Saturday, October 14

Saturday in the park

Michelle swooped into town Friday afternoon*, for a couple days' visit. We're taking in some of the culinary delights, amongst other stuff, which gave me a chance to sample places I haven't visited before (since my 13+ years here in Dallas).
*Just before she arrived, I dropped by St Paul's Hospital to see how Trish-Bob was doing after her surgery. Turns out I was the First Visitor Of The Day - woo hoo! By the way, it turns out that St. Paul's Hospital is unrelated to Mrs. Paul's Fish Sticks - whoda thunkit?
One of these is Luby's Cafeteria, a chain with lots of Texas history. Not unexpectedly, we were the youngest ones there at the 6pm dinnertime (by at least 20 years). Notable: a very large analog clock on the wall, so that even the most vision-challenged senior wouldn't have trouble knowing the time. I had baked sole almandine along with some broccoli and other veggies, which wasn't half bad. No complaints.

The next day, we waited 20 minutes (Saturday-noon) to have a late breakfast at Cindi's New York Delicatessen (four locations). I had a veggie omelet which came with real hashbrowns (unlike Deli News) and a short stack-o-pancakes. That was plenty to keep me going until we fed again, around 8pm at Spring Creek Barbecue, where we skillfully dodged The Bread Girl's repeated attempt to fatten us up.

Between feedings, we nosed around Saigon-Taipei market (Garland) and scored a couple dragonfruit, and then Michelle found a coolie hat at Hiep Thai market (Garland) to close out the ensemble.


William Bob said...

You sure about the lack of a connection between St. Paul's Hospital and Mrs. Paul's Fish Sticks?

There may be no direct link with the Hospital, but Paul clearly wrote in his third letter to the Corinthians about a harrowing sea journey, during which he was washed overboard and saved by a large school of fish.

Though alive, he was severely injured and was nursed slowly back to health by his wife and what passed then for a hospital.

The experience was the foundation for his conversion (refuting the story about the road to Damascus) and Paul sold everything he had, donated it to the hospital, and left his wife to preach.

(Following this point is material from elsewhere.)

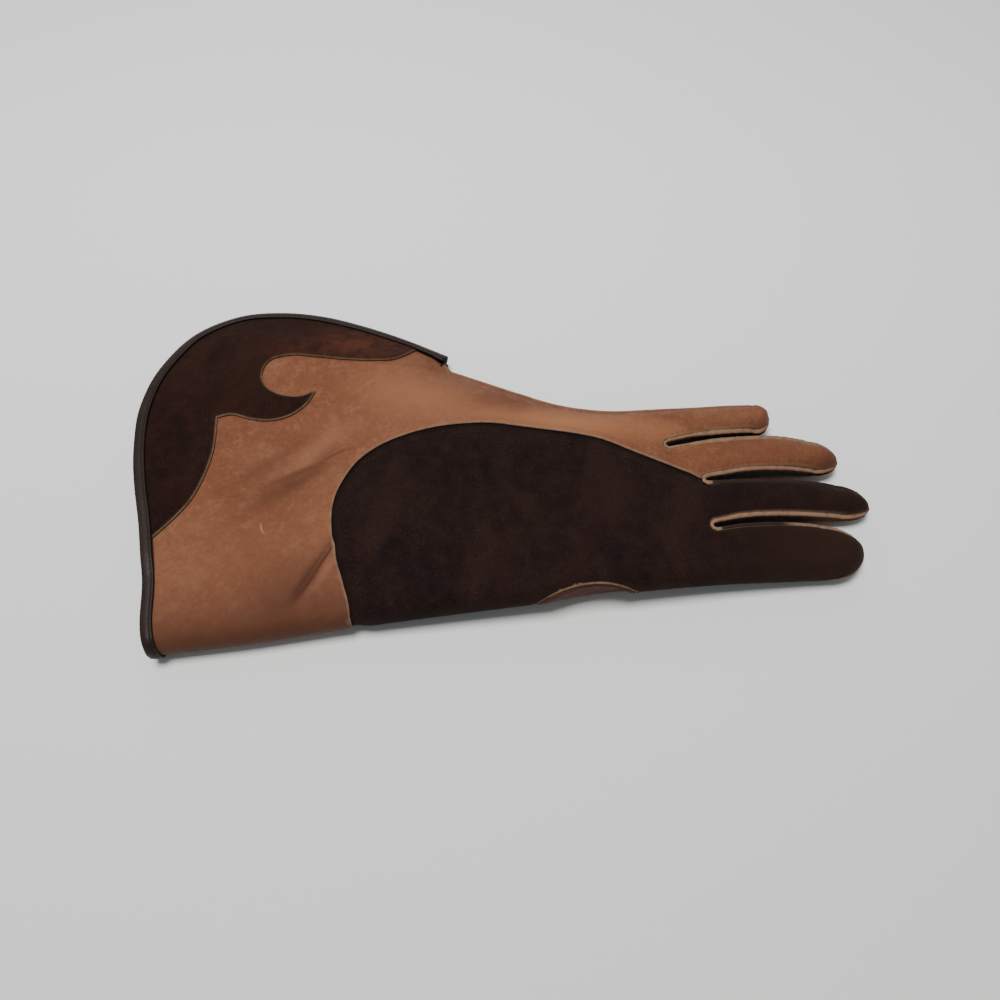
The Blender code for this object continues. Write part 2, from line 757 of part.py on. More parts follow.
def swept(name, rings, slot):
    """A solid through rings of equal length, with flat ends."""
    rings = np.array(rings)
    count, around = rings.shape[:2]
    faces = []
    for i in range(count - 1):
        for k in range(around):
            a, b = i * around + k, i * around + (k + 1) % around
            faces.append((a, b, b + around, a + around))
    faces.append(tuple(range(around))[::-1])
    faces.append(tuple(range((count - 1) * around, count * around)))
    return add_object(name, rings.reshape(-1, 3), faces, slot)


def build_binding():
    """The strip folded over the mouth's edge, from the end of the open side, round the fold and back."""
    chain = mouth_chain()
    pattern = np.vstack([chain[::-1], chain[1:] * (1, -1)])
    ahead = np.gradient(pattern, axis=0)
    ahead /= np.linalg.norm(ahead, axis=1)[:, None]
    inward = np.column_stack([ahead[:, 1] * -1, ahead[:, 0]])
    here = folded(pattern)
    inner = folded(pattern + inward * BINDING_LEG)
    along = folded(pattern + ahead * 0.6)
    to_edge = here - inner
    to_edge /= np.linalg.norm(to_edge, axis=1)[:, None]
    tangent = along - here
    normal = np.cross(to_edge, tangent)
    normal /= np.linalg.norm(normal, axis=1)[:, None]
    overlay = overlay_share(pattern)
    rings = []
    for p, e, n, share in zip(here, to_edge, normal, overlay):
        high = BINDING_GAP + share * (SUEDE + GAP)
        low = -TAN - BINDING_GAP
        b, g = BINDING, BINDING_GAP
        profile = (
            (-BINDING_LEG, high),
            (-BINDING_LEG, high + b),
            (g - 0.2, high + b),
            (g + b, (high + low) / 2),
            (g - 0.2, low - b),
            (-BINDING_LEG, low - b),
            (-BINDING_LEG, low),
            (g, low),
            (g, high),
        )
        rings.append([p + e * s + n * t for s, t in profile])
    return swept("cuff_binding", rings, "binding_leather")


def overlay_share(pattern):
    """1 where the binding runs over the cuff's suede, 0 where it lies on the tan leather."""
    start = SCROLL[0][0]
    start_v = unfolded(np.array([[start.x, start.y]]))[0, 1]
    return np.clip((pattern[:, 1] - start_v + BINDING_CLIMB_END) / BINDING_CLIMB, 0, 1)


def build_side_wall(lower, upper):
    """The strip sewn between two fingers, standing along one, round the gap's bottom and along the other."""
    end_x = {f.name: f.stations[-1].x - 2.0 for f in (lower, upper)}
    start = lower.crotch

    def line(finger, side):
        points = side_line(finger, side, 0, start)
        return points[points[:, 0] <= end_x[finger.name]]

    upper_line, lower_line = line(upper, "near")[::-1], line(lower, "far")
    bottom = crotch_line(lower, upper, 0)
    path = refolded(sewn_chain([(upper_line, 0.9), (bottom, 0.3), (lower_line, 0.9)]))
    ahead = np.gradient(path, axis=0)
    ahead /= np.linalg.norm(ahead, axis=1)[:, None]
    away = np.column_stack([ahead[:, 1], -ahead[:, 0]])
    turning = path[:, 0] <= start + 0.1
    half = side_half_height(path[:, 0], lower, start)
    on_upper = (np.arange(len(path)) < np.argmin(path[:, 0])) & ~turning
    half = np.where(on_upper, side_half_height(path[:, 0], upper, start), half)
    middle = middle_height(path[:, 0])
    rings = []
    for p, a, m, h in zip(path, away, middle, half):
        q = p + a * SIDE_WALL
        top, bottom_z = m + h + SIDE_LIP, m - h - SIDE_LIP
        rings.append([(*p, bottom_z), (*p, top), (*q, top), (*q, bottom_z)])
    return swept(f"side_wall_{lower.name}_{upper.name}", rings, "tan_leather")


def thumb_section(row):
    """One section of the thumb, from the middle of its top over the near side to its underside."""
    angle = np.linspace(0, 2 * math.pi, THUMB_ROUND, endpoint=False)
    side, up = np.sin(angle), np.cos(angle)
    across = np.sign(side) * np.abs(side) ** THUMB_SQUARENESS * (row.far - row.near) / 2
    height = np.sign(up) * np.abs(up) ** THUMB_SQUARENESS * (row.top - row.bottom) / 2
    y = (row.near + row.far) / 2 - across
    z = (row.top + row.bottom) / 2 + height
    return np.column_stack([np.full(THUMB_ROUND, row.x), y, z])


def surface_and_normal(pattern):
    here = folded(pattern)
    along = folded(pattern + (0.3, 0.0)) - folded(pattern - (0.3, 0.0))
    round_fold = folded(pattern + (0.0, 0.3)) - folded(pattern - (0.0, 0.3))
    normal = np.cross(along, round_fold)
    return here, normal / np.linalg.norm(normal, axis=1)[:, None]


def build_thumb():
    """The thumb: it comes out of its opening, turns under the palm and runs flat towards the fingers."""
    opening, outward = surface_and_normal(thumb_hole(-THUMB_CLEARANCE))
    rings = [opening + outward * d for d in (-SUEDE, 0.3)]
    start, end = rings[-1], thumb_section(THUMB[0])
    bend = start + (end - start) * 0.35
    bend[:, 2] = start[:, 2] * THUMB_HANG
    for t in THUMB_STAGES:
        rings.append(start * (1 - t) ** 2 + bend * 2 * t * (1 - t) + end * t**2)
    rings += [thumb_section(row) for row in THUMB]
    points = np.vstack([*rings, [THUMB_TIP]])
    faces = []
    for i in range(len(rings) - 1):
        for k in range(THUMB_ROUND):
            a, b = i * THUMB_ROUND + k, i * THUMB_ROUND + (k + 1) % THUMB_ROUND
            faces += [(a, b, b + THUMB_ROUND), (a, b + THUMB_ROUND, a + THUMB_ROUND)]
    last = (len(rings) - 1) * THUMB_ROUND
    tip = len(points) - 1
    faces += [(last + k, last + (k + 1) % THUMB_ROUND, tip) for k in range(THUMB_ROUND)]
    return leather_wall("thumb", points, np.array(faces), "thumb_leather", -THUMB_WALL, 0)


def main():
    for old in list(bpy.data.objects):
        bpy.data.objects.remove(old)
    build_body()
    build_hand_suede()
    build_cuff_overlay()
    build_binding()
    for lower, upper in ((RING, LITTLE), (MIDDLE, RING), (INDEX, MIDDLE)):
        build_side_wall(lower, upper)
    build_thumb()


main()
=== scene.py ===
# %% [markdown]
# # A falconry glove in tan leather and dark suede
#
# The glove lies palm down, as a hawking glove does on a table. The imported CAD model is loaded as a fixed
# frame of plain solids. Each leather piece here is made again in fine detail in the place of its solid:
# cut from one flat pattern, bent round the fold at the index-finger side, and given a thickness, a raw
# edge, creases, stitches and a surface.

# %% Load the frame
import math
from collections import namedtuple

import bpy
import numpy as np
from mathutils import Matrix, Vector
from mathutils.geometry import delaunay_2d_cdt


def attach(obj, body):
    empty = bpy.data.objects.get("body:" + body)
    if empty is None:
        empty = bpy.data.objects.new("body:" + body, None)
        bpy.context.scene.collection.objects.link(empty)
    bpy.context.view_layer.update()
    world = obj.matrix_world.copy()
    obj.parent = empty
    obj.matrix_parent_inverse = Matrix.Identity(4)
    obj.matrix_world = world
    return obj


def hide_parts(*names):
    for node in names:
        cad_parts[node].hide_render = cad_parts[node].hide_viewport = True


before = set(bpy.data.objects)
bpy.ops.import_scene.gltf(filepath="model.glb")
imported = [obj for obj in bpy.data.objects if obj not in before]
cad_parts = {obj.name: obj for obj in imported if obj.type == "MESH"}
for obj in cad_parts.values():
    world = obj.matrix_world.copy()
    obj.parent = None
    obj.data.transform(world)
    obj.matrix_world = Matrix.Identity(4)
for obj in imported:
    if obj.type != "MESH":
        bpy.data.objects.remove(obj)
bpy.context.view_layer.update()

# %% [markdown]
# ## The drawing's frame
#
# All sizes below are millimetres on the pattern maker's drawing, because leather is cut and sewn in
# millimetres. The drawing's origin isn't the middle of the finished glove, so two numbers move every
# finished piece into the frame's own place, and the scale to metres comes last of all.

# %% Place and scale of the drawing
MM = 0.001
CENTRE_X = 1.8
CENTRE_Y = -17.9


def placed(points):
    """Points of the drawing as metres in the frame."""
    return (np.asarray(points, float) + (CENTRE_X, CENTRE_Y, 0)) * MM


print("the drawing's origin lies at", placed([(0, 0, 0)])[0])

# %% [markdown]
# ## Trees of nodes
#
# Every surface is a tree of nodes, so it holds at any distance and needs no picture. A few short functions
# keep the trees readable: one makes a noise, one stretches values, one mixes colours.

# %% Small helpers for node trees
def new_paint(name, **uniform):
    """A material with its shader; the numbers given are the same all over the surface."""
    paint = bpy.data.materials.new(name)
    paint.use_nodes = True
    shader = paint.node_tree.nodes["Principled BSDF"]
    for socket, value in uniform.items():
        shader.inputs[socket.replace("_", " ")].default_value = value
    return paint, paint.node_tree, shader


def add(tree, kind, links=(), **settings):
    """Adds a node, sets its properties and sockets, and links the named sockets."""
    node = tree.nodes.new(kind)
    for key, value in settings.items():
        if hasattr(node, key):
            setattr(node, key, value)
        else:
            node.inputs[key.replace("_", " ")].default_value = value
    for socket, source in dict(links).items():
        tree.links.new(source, node.inputs[socket])
    return node


def noise(tree, vector, scale, detail=3.0, roughness=0.6, distortion=0.0):
    made = add(tree, "ShaderNodeTexNoise", {"Vector": vector}, Scale=scale, Detail=detail)
    made.inputs["Roughness"].default_value = roughness
    made.inputs["Distortion"].default_value = distortion
    return made.outputs["Fac"]


def between(tree, value, low, high, to_low=0.0, to_high=1.0):
    """Stretches the values from low to high over a new range, and holds them there."""
    made = add(tree, "ShaderNodeMapRange", {"Value": value})
    for socket, number in zip(("From Min", "From Max", "To Min", "To Max"), (low, high, to_low, to_high)):
        made.inputs[socket].default_value = number
    return made.outputs["Result"]


def mixed(tree, share, first, second):
    """A colour between two, which are colours or the outputs of nodes."""
    made = add(tree, "ShaderNodeMix", data_type="RGBA")
    for place, source in ((0, share), (6, first), (7, second)):
        if isinstance(source, bpy.types.NodeSocket):
            tree.links.new(source, made.inputs[place])
        else:
            made.inputs[place].default_value = source if place == 0 else (*source, 1)
    return made.outputs[2]


def product(tree, first, second):
    made = add(tree, "ShaderNodeMath", operation="MULTIPLY")
    for place, source in enumerate((first, second)):
        if isinstance(source, bpy.types.NodeSocket):
            tree.links.new(source, made.inputs[place])
        else:
            made.inputs[place].default_value = source
    return made.outputs[0]


def fact(tree, name):
    return add(tree, "ShaderNodeAttribute", attribute_name=name).outputs["Fac"]


def toned(tree, colour, tones):
    """Lays tones over a colour in turn, each as a value runs from low to high, up to the most it may show."""
    for value, low, high, most, tone in tones:
        colour = mixed(tree, between(tree, value, low, high, 0, most), colour, tone)
    return colour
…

Mrs. Paul (or Mrs. Saul, as she was known then) was very angry about being abandoned by her husband with nothing, and turned to fishing to support herself. Some speculated that she took up this profession, which was much below her social status, in a sort of retribution for the role that fish played in saving her husband and setting him on his religious path.

However, there is no known association between today's St. Paul's Hospital and the institution that cared for Paul, or between Mrs. Paul's food company and Mrs. Saul's fishing operation.

But is there a connection? You'll have to decide for yourself.

TrshTwns01 said...

I'm surprised you haven't sent me the pics from the hospital! I'm sure I looked STUNNING displaying the Stryker bedside table I so desperately want! I'm even more surprised you haven't publicly posted them so I know what I need to change for when people come visit me next time.

BTW - just took a shower and it has to be the CLEANEST I have felt in my life. Oooohhhhhh.